▸ What you are asked to do: Within the material below, find each line bearing the word "from" and present it.

▸ Material:
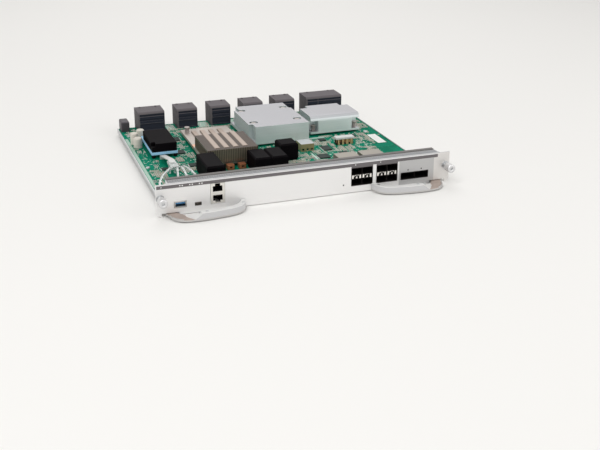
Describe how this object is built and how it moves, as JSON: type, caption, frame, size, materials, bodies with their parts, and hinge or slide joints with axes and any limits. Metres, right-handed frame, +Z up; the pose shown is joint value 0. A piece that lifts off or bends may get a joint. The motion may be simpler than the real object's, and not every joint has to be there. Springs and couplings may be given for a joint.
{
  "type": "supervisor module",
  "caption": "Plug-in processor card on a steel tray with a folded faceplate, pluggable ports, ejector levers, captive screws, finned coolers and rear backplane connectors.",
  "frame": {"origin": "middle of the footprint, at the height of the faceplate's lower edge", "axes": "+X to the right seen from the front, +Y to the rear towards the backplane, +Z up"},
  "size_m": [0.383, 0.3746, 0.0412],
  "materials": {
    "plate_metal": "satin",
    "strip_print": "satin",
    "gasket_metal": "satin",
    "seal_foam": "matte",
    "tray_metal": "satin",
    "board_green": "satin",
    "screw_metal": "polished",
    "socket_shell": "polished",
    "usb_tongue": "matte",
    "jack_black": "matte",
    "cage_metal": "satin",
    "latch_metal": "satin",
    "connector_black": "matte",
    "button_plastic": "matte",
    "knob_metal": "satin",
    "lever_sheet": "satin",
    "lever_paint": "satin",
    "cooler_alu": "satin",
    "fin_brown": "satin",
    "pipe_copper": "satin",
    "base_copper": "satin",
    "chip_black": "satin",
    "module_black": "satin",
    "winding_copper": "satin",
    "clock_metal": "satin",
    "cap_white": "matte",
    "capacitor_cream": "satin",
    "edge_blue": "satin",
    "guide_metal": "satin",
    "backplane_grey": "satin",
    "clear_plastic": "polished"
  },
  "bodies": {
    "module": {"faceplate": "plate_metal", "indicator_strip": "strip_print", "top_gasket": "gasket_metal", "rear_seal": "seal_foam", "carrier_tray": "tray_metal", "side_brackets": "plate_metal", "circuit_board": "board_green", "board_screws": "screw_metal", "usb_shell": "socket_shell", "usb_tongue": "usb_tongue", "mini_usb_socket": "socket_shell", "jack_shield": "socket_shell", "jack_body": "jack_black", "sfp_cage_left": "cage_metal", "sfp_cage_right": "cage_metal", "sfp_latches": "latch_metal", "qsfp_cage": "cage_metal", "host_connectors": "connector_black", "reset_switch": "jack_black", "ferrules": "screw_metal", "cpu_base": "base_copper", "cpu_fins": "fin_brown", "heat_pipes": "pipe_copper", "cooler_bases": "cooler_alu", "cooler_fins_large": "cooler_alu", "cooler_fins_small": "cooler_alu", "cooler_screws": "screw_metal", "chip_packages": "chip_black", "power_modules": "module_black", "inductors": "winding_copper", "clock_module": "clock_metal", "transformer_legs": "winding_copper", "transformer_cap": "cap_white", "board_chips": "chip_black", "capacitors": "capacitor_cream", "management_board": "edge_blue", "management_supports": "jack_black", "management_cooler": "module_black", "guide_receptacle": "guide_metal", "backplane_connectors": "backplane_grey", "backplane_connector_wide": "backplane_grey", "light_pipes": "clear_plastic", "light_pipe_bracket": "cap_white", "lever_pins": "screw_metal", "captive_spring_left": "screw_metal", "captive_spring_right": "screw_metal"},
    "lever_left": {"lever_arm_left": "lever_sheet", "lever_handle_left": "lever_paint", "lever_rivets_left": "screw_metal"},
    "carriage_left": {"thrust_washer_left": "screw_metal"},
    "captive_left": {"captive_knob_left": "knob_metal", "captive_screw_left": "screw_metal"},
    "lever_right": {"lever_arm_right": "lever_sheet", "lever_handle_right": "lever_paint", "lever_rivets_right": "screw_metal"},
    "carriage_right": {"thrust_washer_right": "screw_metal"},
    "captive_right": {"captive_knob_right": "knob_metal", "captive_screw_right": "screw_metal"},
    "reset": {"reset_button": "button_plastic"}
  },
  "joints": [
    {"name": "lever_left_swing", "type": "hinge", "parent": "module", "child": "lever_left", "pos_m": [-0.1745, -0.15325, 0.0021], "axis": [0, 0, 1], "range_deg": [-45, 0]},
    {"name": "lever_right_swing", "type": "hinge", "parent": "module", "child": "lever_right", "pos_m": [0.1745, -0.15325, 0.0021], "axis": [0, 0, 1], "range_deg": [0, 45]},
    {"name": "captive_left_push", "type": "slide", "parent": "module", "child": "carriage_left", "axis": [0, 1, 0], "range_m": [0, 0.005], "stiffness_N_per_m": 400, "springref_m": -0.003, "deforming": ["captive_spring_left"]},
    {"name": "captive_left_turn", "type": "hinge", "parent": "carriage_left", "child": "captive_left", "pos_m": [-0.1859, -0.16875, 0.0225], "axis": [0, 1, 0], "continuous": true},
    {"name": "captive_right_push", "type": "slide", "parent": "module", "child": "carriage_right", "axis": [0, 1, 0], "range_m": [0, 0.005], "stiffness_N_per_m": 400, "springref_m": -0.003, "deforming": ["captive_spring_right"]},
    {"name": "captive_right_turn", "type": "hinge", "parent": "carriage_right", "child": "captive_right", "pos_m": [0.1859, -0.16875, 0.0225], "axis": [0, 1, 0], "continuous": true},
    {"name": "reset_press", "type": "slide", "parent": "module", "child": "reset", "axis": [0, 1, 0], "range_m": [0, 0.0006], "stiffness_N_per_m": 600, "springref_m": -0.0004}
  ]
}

==

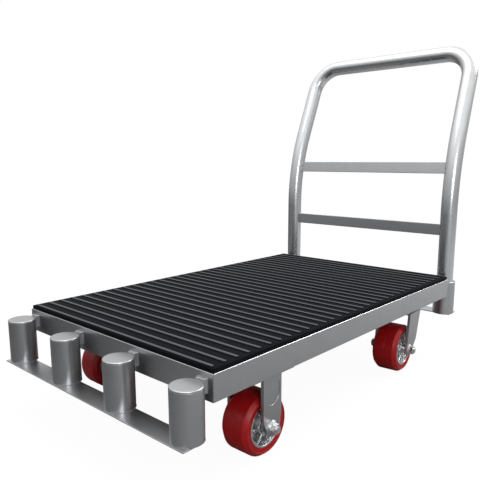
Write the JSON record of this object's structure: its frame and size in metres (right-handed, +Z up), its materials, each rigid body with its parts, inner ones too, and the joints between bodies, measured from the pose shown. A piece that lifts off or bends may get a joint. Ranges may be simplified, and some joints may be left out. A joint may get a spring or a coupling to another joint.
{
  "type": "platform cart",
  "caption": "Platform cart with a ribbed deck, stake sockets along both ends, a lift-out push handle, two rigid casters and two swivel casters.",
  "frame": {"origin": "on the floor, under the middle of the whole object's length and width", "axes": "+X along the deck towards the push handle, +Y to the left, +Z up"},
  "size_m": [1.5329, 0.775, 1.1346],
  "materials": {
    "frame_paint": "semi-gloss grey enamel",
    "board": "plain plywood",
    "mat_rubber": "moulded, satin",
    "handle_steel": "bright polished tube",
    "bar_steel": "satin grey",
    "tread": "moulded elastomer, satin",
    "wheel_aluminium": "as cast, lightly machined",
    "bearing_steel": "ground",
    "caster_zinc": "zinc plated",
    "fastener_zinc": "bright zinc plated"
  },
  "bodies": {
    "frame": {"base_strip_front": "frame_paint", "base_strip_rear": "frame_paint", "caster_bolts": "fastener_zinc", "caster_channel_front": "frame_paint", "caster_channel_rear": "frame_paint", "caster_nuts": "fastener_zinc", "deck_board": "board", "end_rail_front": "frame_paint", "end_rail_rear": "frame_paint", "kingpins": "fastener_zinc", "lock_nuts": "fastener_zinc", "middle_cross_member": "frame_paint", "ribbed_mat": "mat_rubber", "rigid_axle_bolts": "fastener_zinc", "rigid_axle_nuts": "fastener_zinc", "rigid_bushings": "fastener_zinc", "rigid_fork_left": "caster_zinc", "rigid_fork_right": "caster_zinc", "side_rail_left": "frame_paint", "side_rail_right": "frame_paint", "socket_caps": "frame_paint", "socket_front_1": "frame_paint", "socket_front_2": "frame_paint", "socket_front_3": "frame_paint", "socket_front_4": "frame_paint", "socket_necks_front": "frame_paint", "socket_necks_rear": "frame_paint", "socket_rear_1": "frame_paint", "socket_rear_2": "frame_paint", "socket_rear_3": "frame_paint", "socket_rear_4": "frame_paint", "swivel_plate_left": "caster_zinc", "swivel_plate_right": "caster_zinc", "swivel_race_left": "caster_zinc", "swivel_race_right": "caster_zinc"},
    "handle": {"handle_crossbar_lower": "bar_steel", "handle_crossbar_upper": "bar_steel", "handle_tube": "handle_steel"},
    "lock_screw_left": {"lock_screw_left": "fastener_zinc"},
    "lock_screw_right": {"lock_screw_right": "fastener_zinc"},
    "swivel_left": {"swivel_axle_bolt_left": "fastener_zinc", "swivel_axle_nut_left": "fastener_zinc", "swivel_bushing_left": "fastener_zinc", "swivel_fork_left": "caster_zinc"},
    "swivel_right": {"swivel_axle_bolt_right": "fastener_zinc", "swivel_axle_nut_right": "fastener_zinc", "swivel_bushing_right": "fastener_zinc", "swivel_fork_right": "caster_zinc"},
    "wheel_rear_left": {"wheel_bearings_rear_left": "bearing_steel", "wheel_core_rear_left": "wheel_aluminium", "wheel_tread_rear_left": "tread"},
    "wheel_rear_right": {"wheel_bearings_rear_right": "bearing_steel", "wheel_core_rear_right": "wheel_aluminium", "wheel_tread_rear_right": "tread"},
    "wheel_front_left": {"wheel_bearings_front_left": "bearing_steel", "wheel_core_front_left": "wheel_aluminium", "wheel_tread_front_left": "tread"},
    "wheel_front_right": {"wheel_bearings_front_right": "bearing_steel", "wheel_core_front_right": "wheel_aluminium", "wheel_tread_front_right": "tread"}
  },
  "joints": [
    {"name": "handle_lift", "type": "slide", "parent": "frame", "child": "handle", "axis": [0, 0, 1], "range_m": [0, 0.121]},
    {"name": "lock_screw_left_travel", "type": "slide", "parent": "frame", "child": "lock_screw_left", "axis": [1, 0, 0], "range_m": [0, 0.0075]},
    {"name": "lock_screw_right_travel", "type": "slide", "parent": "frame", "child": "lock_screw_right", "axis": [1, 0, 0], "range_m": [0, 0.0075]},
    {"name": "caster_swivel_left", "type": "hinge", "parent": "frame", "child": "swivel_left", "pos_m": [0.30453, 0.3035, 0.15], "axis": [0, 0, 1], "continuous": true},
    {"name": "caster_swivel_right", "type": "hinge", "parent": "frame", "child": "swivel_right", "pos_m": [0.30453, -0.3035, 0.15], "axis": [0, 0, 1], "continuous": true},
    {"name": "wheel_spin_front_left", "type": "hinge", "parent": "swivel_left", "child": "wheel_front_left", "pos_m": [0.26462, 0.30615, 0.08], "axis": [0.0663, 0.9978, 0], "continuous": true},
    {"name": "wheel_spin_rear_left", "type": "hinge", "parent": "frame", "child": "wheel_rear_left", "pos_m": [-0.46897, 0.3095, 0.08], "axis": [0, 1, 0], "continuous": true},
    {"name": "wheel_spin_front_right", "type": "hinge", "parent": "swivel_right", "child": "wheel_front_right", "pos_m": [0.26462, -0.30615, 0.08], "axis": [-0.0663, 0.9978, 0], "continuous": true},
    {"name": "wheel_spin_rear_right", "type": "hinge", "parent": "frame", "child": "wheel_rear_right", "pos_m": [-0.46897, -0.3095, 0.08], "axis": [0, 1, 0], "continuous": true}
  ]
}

▸ Written answer:
  "frame": {"origin": "middle of the footprint, at the height of the faceplate's lower edge", "axes": "+X to the right seen from the front, +Y to the rear towards the backplane, +Z up"},
Write the JSON record of this object's structure: its frame and size in metres (right-handed, +Z up), its materials, each rigid body with its parts, inner ones too, and the joints between bodies, measured from the pose shown. A piece that lifts off or bends may get a joint. Ranges may be simplified, and some joints may be left out. A joint may get a spring or a coupling to another joint.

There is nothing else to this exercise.